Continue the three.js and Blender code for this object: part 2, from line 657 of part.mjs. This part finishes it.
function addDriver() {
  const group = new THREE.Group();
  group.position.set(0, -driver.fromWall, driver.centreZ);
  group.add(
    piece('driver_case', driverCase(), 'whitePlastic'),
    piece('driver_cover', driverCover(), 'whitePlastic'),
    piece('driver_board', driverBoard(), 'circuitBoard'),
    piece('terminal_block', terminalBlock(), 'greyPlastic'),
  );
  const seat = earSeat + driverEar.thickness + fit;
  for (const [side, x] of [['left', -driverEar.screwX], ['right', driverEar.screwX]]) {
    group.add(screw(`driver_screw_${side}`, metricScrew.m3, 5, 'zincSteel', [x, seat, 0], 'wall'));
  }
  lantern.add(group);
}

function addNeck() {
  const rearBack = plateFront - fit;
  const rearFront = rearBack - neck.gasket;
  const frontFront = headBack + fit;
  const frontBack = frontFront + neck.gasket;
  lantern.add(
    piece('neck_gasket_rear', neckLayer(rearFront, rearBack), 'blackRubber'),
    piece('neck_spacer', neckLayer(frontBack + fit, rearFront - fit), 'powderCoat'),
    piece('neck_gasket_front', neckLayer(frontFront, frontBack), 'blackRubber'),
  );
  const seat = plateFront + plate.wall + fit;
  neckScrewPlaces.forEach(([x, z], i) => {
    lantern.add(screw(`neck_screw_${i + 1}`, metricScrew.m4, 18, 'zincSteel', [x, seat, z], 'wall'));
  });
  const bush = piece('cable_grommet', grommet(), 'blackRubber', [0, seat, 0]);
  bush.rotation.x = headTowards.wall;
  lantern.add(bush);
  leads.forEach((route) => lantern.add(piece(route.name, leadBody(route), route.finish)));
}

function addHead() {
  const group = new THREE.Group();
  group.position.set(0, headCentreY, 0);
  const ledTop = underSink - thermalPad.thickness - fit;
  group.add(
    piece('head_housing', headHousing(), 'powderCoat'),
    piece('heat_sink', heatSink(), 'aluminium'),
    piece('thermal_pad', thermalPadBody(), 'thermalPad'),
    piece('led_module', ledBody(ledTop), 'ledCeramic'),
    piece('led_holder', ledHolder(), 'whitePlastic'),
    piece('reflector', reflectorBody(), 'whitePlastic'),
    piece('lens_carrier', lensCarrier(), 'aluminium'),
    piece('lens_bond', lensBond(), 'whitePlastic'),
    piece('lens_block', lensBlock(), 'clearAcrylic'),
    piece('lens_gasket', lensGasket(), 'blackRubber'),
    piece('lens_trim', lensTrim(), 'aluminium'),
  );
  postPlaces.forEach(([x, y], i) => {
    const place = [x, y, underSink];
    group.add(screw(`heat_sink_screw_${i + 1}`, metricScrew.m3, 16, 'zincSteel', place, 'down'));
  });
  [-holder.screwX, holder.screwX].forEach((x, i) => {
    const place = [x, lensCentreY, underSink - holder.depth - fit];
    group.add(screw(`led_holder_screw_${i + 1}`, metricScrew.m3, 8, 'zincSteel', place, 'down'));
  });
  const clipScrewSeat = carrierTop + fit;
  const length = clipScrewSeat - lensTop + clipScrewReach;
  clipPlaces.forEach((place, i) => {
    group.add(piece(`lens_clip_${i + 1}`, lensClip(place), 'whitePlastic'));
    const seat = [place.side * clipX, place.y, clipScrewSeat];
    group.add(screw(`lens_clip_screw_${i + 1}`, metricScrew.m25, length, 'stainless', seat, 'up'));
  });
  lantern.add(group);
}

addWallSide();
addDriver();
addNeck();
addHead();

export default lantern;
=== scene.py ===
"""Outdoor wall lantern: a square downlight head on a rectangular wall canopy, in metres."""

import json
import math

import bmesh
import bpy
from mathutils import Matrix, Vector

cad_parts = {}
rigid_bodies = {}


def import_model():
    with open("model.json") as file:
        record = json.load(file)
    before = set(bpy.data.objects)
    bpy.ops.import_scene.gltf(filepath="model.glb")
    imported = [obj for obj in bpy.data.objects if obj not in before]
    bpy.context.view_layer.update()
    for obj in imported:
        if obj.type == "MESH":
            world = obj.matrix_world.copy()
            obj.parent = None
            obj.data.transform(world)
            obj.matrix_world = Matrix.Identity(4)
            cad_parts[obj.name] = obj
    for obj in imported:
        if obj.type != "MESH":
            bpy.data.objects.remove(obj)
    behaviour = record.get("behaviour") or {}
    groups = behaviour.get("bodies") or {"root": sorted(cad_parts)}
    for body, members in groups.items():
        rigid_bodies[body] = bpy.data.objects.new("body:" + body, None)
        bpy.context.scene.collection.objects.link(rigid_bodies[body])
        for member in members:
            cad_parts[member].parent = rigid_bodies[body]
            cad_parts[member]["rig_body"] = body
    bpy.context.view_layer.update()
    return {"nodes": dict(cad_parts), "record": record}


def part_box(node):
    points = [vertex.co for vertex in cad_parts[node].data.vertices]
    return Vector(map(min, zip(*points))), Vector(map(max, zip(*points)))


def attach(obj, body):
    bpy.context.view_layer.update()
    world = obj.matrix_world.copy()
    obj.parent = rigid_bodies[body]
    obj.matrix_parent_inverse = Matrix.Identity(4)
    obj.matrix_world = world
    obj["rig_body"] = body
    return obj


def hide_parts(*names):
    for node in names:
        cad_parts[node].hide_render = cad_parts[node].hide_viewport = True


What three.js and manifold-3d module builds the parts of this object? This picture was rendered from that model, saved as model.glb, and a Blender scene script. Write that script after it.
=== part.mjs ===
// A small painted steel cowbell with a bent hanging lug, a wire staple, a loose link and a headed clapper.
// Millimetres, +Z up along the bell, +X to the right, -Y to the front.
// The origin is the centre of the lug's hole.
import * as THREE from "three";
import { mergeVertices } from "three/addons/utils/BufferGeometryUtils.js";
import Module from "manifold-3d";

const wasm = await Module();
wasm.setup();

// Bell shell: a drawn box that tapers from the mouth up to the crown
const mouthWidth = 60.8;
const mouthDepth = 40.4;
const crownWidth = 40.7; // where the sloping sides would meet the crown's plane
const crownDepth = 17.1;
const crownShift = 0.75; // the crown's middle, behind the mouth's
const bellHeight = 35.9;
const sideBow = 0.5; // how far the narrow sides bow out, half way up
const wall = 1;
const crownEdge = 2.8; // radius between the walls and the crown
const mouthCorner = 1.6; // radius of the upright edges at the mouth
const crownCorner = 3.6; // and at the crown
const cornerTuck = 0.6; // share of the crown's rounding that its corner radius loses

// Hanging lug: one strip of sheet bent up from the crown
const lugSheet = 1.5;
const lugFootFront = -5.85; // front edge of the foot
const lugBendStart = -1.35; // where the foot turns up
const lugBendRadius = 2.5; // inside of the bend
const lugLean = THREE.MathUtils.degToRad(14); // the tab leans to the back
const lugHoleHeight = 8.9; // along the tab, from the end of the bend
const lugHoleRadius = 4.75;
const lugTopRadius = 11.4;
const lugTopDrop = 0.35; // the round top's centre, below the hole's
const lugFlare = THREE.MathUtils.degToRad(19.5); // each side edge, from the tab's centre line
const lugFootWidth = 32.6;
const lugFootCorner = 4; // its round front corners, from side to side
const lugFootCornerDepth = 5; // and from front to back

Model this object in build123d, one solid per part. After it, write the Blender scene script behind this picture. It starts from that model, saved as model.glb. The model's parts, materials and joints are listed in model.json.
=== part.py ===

....

SET EXERCISE
All lines above from the one containing "const seat = [place.side" to the one containing "imported = [obj" must be repeated exactly, both lines included, and no others.

THE RESPONSE
    const seat = [place.side * clipX, place.y, clipScrewSeat];
    group.add(screw(`lens_clip_screw_${i + 1}`, metricScrew.m25, length, 'stainless', seat, 'up'));
  });
  lantern.add(group);
}

addWallSide();
addDriver();
addNeck();
addHead();

export default lantern;
=== scene.py ===
"""Outdoor wall lantern: a square downlight head on a rectangular wall canopy, in metres."""

import json
import math

import bmesh
import bpy
from mathutils import Matrix, Vector

cad_parts = {}
rigid_bodies = {}


def import_model():
    with open("model.json") as file:
        record = json.load(file)
    before = set(bpy.data.objects)
    bpy.ops.import_scene.gltf(filepath="model.glb")
    imported = [obj for obj in bpy.data.objects if obj not in before]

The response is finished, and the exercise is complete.